Each line of the material must be returned exactly.

__Collected material__
────

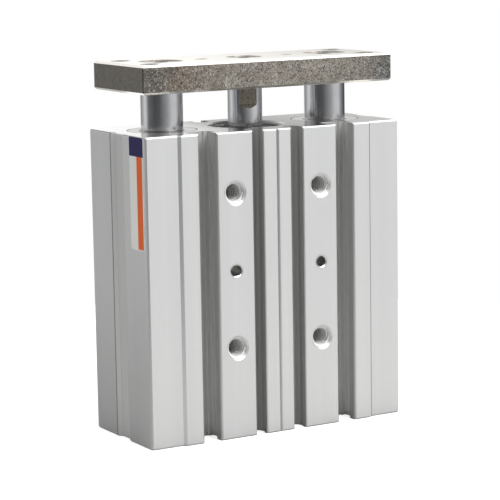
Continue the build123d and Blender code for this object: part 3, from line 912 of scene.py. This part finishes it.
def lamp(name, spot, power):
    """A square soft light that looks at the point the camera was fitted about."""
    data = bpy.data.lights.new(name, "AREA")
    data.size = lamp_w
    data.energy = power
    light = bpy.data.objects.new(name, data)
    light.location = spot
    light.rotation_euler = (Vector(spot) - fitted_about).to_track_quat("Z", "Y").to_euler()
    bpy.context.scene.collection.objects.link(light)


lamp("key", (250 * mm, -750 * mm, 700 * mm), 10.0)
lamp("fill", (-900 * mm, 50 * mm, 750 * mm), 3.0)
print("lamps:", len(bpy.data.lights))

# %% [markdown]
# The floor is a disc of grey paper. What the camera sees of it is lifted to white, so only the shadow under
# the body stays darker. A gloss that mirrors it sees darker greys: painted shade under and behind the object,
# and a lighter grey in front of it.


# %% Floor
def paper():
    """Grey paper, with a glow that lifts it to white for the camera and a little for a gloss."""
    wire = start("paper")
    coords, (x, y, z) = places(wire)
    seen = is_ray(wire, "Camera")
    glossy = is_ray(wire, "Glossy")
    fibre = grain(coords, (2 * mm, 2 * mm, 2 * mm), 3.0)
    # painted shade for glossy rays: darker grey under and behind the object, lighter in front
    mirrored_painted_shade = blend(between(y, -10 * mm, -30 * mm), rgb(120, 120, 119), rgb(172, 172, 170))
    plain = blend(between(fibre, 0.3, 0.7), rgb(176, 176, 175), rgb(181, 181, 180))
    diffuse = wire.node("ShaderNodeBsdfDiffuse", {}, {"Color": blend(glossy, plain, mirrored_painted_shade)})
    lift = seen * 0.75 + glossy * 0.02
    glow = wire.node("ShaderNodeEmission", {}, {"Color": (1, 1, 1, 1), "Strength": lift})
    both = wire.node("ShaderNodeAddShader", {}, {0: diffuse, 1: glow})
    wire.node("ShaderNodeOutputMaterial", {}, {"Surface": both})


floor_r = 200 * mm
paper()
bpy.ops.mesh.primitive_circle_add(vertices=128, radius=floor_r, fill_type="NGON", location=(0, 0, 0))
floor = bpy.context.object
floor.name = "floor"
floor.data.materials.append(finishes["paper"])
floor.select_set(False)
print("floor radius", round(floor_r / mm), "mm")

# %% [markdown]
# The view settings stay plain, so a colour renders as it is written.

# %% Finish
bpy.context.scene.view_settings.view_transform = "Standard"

────

__Answer to the problem__
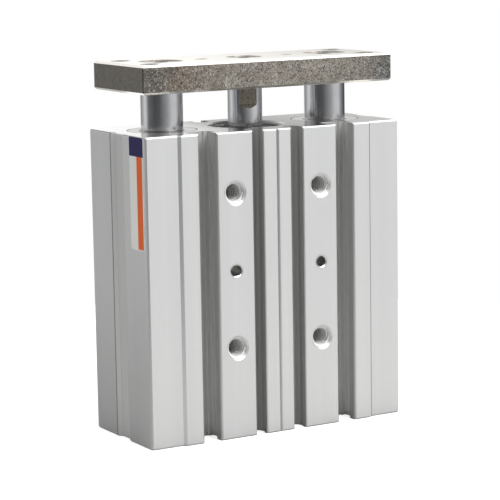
Continue the build123d and Blender code for this object: part 3, from line 912 of scene.py. This part finishes it.
def lamp(name, spot, power):
    """A square soft light that looks at the point the camera was fitted about."""
    data = bpy.data.lights.new(name, "AREA")
    data.size = lamp_w
    data.energy = power
    light = bpy.data.objects.new(name, data)
    light.location = spot
    light.rotation_euler = (Vector(spot) - fitted_about).to_track_quat("Z", "Y").to_euler()
    bpy.context.scene.collection.objects.link(light)


lamp("key", (250 * mm, -750 * mm, 700 * mm), 10.0)
lamp("fill", (-900 * mm, 50 * mm, 750 * mm), 3.0)
print("lamps:", len(bpy.data.lights))

# %% [markdown]
# The floor is a disc of grey paper. What the camera sees of it is lifted to white, so only the shadow under
# the body stays darker. A gloss that mirrors it sees darker greys: painted shade under and behind the object,
# and a lighter grey in front of it.


# %% Floor
def paper():
    """Grey paper, with a glow that lifts it to white for the camera and a little for a gloss."""
    wire = start("paper")
    coords, (x, y, z) = places(wire)
    seen = is_ray(wire, "Camera")
    glossy = is_ray(wire, "Glossy")
    fibre = grain(coords, (2 * mm, 2 * mm, 2 * mm), 3.0)
    # painted shade for glossy rays: darker grey under and behind the object, lighter in front
    mirrored_painted_shade = blend(between(y, -10 * mm, -30 * mm), rgb(120, 120, 119), rgb(172, 172, 170))
    plain = blend(between(fibre, 0.3, 0.7), rgb(176, 176, 175), rgb(181, 181, 180))
    diffuse = wire.node("ShaderNodeBsdfDiffuse", {}, {"Color": blend(glossy, plain, mirrored_painted_shade)})
    lift = seen * 0.75 + glossy * 0.02
    glow = wire.node("ShaderNodeEmission", {}, {"Color": (1, 1, 1, 1), "Strength": lift})
    both = wire.node("ShaderNodeAddShader", {}, {0: diffuse, 1: glow})
    wire.node("ShaderNodeOutputMaterial", {}, {"Surface": both})


floor_r = 200 * mm
paper()
bpy.ops.mesh.primitive_circle_add(vertices=128, radius=floor_r, fill_type="NGON", location=(0, 0, 0))
floor = bpy.context.object
floor.name = "floor"
floor.data.materials.append(finishes["paper"])
floor.select_set(False)
print("floor radius", round(floor_r / mm), "mm")

# %% [markdown]
# The view settings stay plain, so a colour renders as it is written.

# %% Finish
bpy.context.scene.view_settings.view_transform = "Standard"